Reiteramos, assim, as seguintes considerações, que constam de documento com milhares de assinaturas, encaminhado em junho deste ano à presidenta Dilma Roussef:
Para que tenhamos uma Comissão que efetive a Justiça:
―o período de abrangência do projeto de lei deverá ser restrito ao período de 1964 a 1985;
―a expressão “promover a reconciliação nacional” seja substituída por “promover a consolidação da Democracia”, objetivo mais propício para impedir a repetição dos fatos ocorridos sob a ditadura civil-militar;
―no inciso V, do artigo 3º, deve ser suprimida a referência às Leis: 6.683, de 28 de agosto de 1979; 9.140, de 1995; 10.559, de 13 de novembro de 2002, tendo em vista que estas leis se reportam a períodos históricos e objetivos distintos dos que devem ser cumpridos pela Comissão Nacional da Verdade e Justiça.
―o parágrafo 4°, do artigo 4°, que determina que “as atividades da Comissão Nacional da Verdade não terão caráter jurisdicional ou persecutório”, deve ser substituído por nova redação que delegue à Comissão poderes para apurar os responsáveis pela prática de graves violações de direitos humanos no período em questão e o dever legal de enviar suas conclusões para as autoridades competentes;
Para que tenhamos uma Comissão de verdade:
―o parágrafo 2°, do artigo 4º que dispõe que “os dados, documentos e informações sigilosos fornecidos à Comissão Nacional da Verdade não poderão ser divulgados ou disponibilizados a terceiros, cabendo a seus membros resguardar seu sigilo”, deve ser totalmente suprimido pela necessidade de amplo conhecimento pela sociedade dos fatos que motivaram as graves violações dos direitos humanos;
―o artigo 5°, que determina que “as atividades desenvolvidas pela Comissão Nacional da Verdade serão públicas, exceto nos casos em que, a seu critério, a manutenção do sigilo seja relevante para o alcance de seus objetivos ou para resguardar a intimidade, vida privada, honra ou imagem de pessoas”, deve ser modificado, suprimindo-se a exceção nele referida, estabelecendo que todas as atividades sejam públicas, com ampla divulgação pelos meios de comunicação oficiais.
Para que tenhamos uma Comissão da Verdade legítima:
―os critérios de seleção e o processo de designação dos membros da Comissão, previstos no artigo 2º, deverão ser precedidos de consulta à sociedade civil, em particular aos resistentes (militantes, perseguidos, presos, torturados, exilados, suas entidades de representação e de familiares de mortos e desaparecidos);
―os membros da Comissão não deverão pertencer ao quadro das Forças Armadas e órgãos de segurança do Estado, para que não haja parcialidade e constrangimentos na apuração das violações de direitos humanos que envolvem essas instituições, tendo em vista seu comprometimento com o principio da hierarquia a que estão submetidos;
―os membros designados e as testemunhas, em decorrência de suas atividades, deverão ter a garantia da imunidade civil e penal e a proteção do Estado.

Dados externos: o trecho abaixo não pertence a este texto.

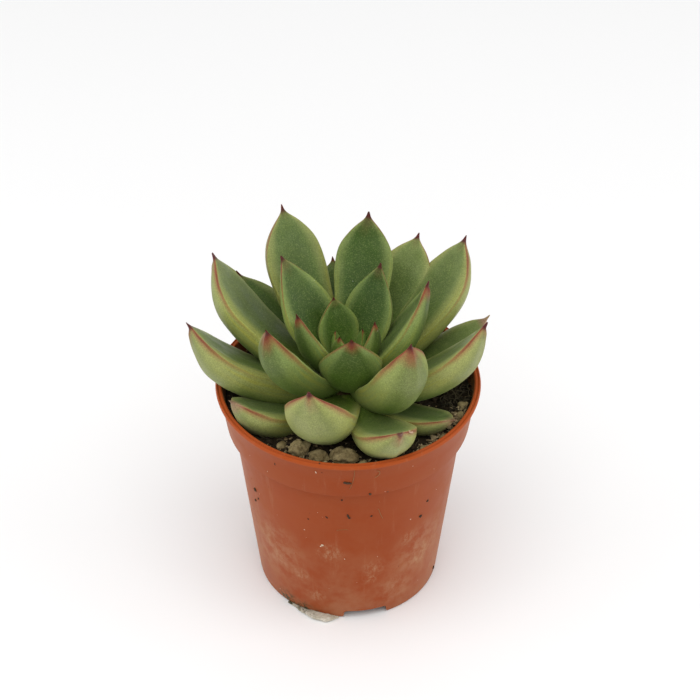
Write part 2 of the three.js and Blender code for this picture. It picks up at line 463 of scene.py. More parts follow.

Para que tenhamos uma Comissão com estrutura adequada:
―a Comissão deverá ter autonomia e estrutura administrativa adequada, contando com orçamento próprio, recursos financeiros, técnicos e humanos para atingir seus objetivos e responsabilidades. Consideramos necessário ampliar o número atual de sete (7) membros integrantes da Comissão, conforme previsto no Projeto Lei 7.376/2010.
Para que tenhamos uma verdadeira consolidação da Democracia:
―concluída a apuração das graves violações e crimes, suas circunstâncias e autores, com especial foco nos casos de desaparecimentos forçados ocorridos durante o regime civil-militar, a Comissão de Verdade e Justiça deve elaborar um Relatório Final que garanta à sociedade o direito à verdade sobre esses fatos. A reconstrução democrática, entendida como de Justiça de Transição, impõe enfrentar, nos termos adotados pela Escola Superior do Ministério Público da União, “o legado de violência em massa do passado, para atribuir responsabilidades, para exigir a efetividade do direito à memória e à verdade, para fortalecer as instituições com valores democráticos e garantir a não repetição das atrocidades”.
A presidenta Dilma Roussef poderá passar à história como aquela que ousou dar início a uma investigação profunda dos crimes da Ditadura Militar, como subsídio para a punição dos agentes militares e civis que praticaram torturas e assassinatos e promoveram o terrorismo de Estado, bem como sustentáculo indispensável da construção da memória, verdade e justiça em nosso país.
Esperamos que ela faça a escolha certa. Esperamos que o PL 7.376/2010 seja retirado de pauta para que possa sofrer emendas e, desse modo, surja uma Comissão Nacional da Verdade digna desse nome.